Being a programmer in the corporate world is a somewhat arduous task. There are a lot of assumptions thrown around from within and without. Those outside the world of development tend to see development departments as something of a police-free zone, where anyone can do whatever they want without repercussions or having to adhere to deadlines. This couldn't be further from the truth.
Developers have a bit more leeway when it comes to technology, because they must. In order to do their job (you'll note this is unqualified- it's a requirement, not optional), developers must have such software as Firefox, Firebug, Eclipse, Fiddler, open internet connections, and the list goes on and on. Corporate IT can't restrict them (or shouldn't), because all it will do is slow down the development cycle and force deadlines to be pushed back even further
Deadlines come and go for development, it's true. This is the single biggest driver of all the churn/turn over in development groups. Miss a deadline, and one day you have 250 contractors in a massive project, and within a month, you could be down to a hundred. Or you could go from 30 down to 15 almost overnight, with two managers stepping down. Both of these have occurred in my time with corporations. It's a given, because software development is more of an art than a science. It doesn't adhere well to dates because understanding the "whole picture" in a project is something that very few people can do. Even when a person can, there are always unexpected hiccups and stop gap measures. Imagine a construction project suddenly having a supplier run out of their building material. This causes timelines to be pushed, and that doesn't make executives happy.
While the outside perception definitely hurts development on occasion, it's not the piece that strains developers the most. It's the perceptions from the inside.
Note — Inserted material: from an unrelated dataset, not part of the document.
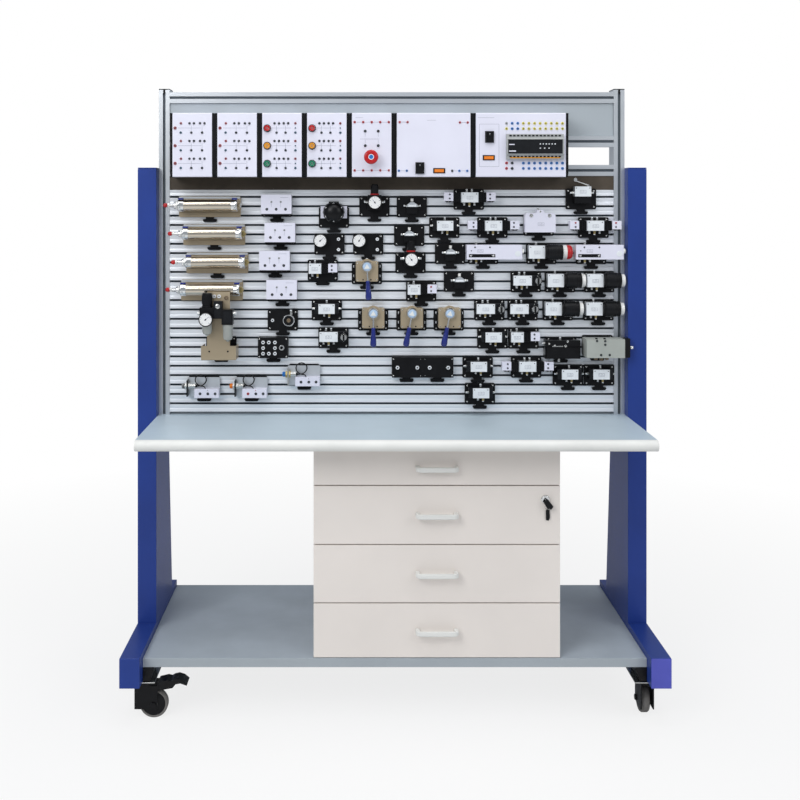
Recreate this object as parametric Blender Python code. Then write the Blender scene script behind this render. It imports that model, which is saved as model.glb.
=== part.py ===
"""Electro-pneumatic training bench: a wheeled table with drawers, a slotted panel of air parts
and a row of electric boxes. Metres, +Z up, floor at zero, front towards -Y."""

import math

import bmesh
import bpy
from mathutils import Matrix, Vector

# Clearance between pieces, overlap of joined shapes, and rounding
FIT = 0.0003
SINK = 0.0005
SMOOTH_ANGLE = math.radians(35)
ROUND_SIDES = 12
SMALL_SIDES = 6
FITTING_SIDES = 4

# Side frames: foot beams and columns
OVERALL_WIDTH = 1.500
COLUMN_WIDTH = 0.055
FOOT_LENGTH = 0.623
FOOT_HEIGHT = 0.0815
COLUMN_SETBACK = 0.252
COLUMN_HEIGHT = 1.342
COLUMN_FOOT_DEPTH = 0.280
COLUMN_TOP_DEPTH = 0.120

# Worktop and shelf
WORKTOP_HEIGHT = 0.805
WORKTOP_THICKNESS = 0.030
WORKTOP_OVERHANG = 0.077
NOSE_STEPS = 6
SHELF_SETBACK = 0.046
SHELF_DROP = 0.018
SHELF_THICKNESS = 0.0245

# Posts, rails and back sheets
POST_SETBACK = 0.040
POST_WIDTH = 0.032
POST_DEPTH = 0.060
POST_SEAT = 0.001
POST_CAP_HEIGHT = 0.010
GROOVE_WIDTH = 0.008
GROOVE_DEPTH = 0.009
RAIL_HEIGHT = 0.0325
RAIL_DEPTH = 0.032
STRIP_HEIGHT = 0.0425
RAIL_GAP = 0.054
SHEET_HEIGHT = 0.098
SHEET_THICKNESS = 0.002
SHEET_INSET = 0.008
STRIP_INSET = 0.004

# Slotted panel
SLOT_PITCH = 0.028
SLOT_WIDTH = 0.006
SLOT_COUNT = 24
PLANK_SLOTS = 4
LAST_SLOT_RISE = 0.0046
RIB_FLANGE = 0.0025
RIB_WEB = 0.008
PANEL_DEPTH = 0.018
TOP_RIB_HEIGHT = 0.0174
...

During college or learning periods for developers, they get taught certain ways of seeing problems. Many of which never question these perceptions- They just start to feel as if there is only one right way to look at problems, or a very limited number of ways to solve a given problem. When that is the exact opposite of what companies are looking for. Innovation is about bringing creative and new ideas to the table. Trying new things that aren't simply extensions of the old stagnant ones.
In order to be clear about what I mean, here is an example: In a recent rewrite of an application, we went from a Java stack based on Struts 1 with some Hibernate thrown in, to another Java stack with Spring, iBatis and a DMS library. With the hopes that this would help speed up productivity and make our code more maintainable.
The core problem in our move from one version of the application to another is that we did not evaluate other languages/architectures that may be more suited to developing a web application. Groovy on Grails, Ruby on Rails, Python/Django, et al. Because developer preconceptions got in the way. This concept extends beyond just the language and patterns. The idea should extend in to some of the broken areas of application development where developers spend more time in XML files or property files than actual code. Spending more time writing unit tests or performing a build than writing code.
I've said it before, and I'll say it again: A good developer should be able to learn new languages and new patterns quickly and easily. If they can't, I would call in to question if they fully understand application development.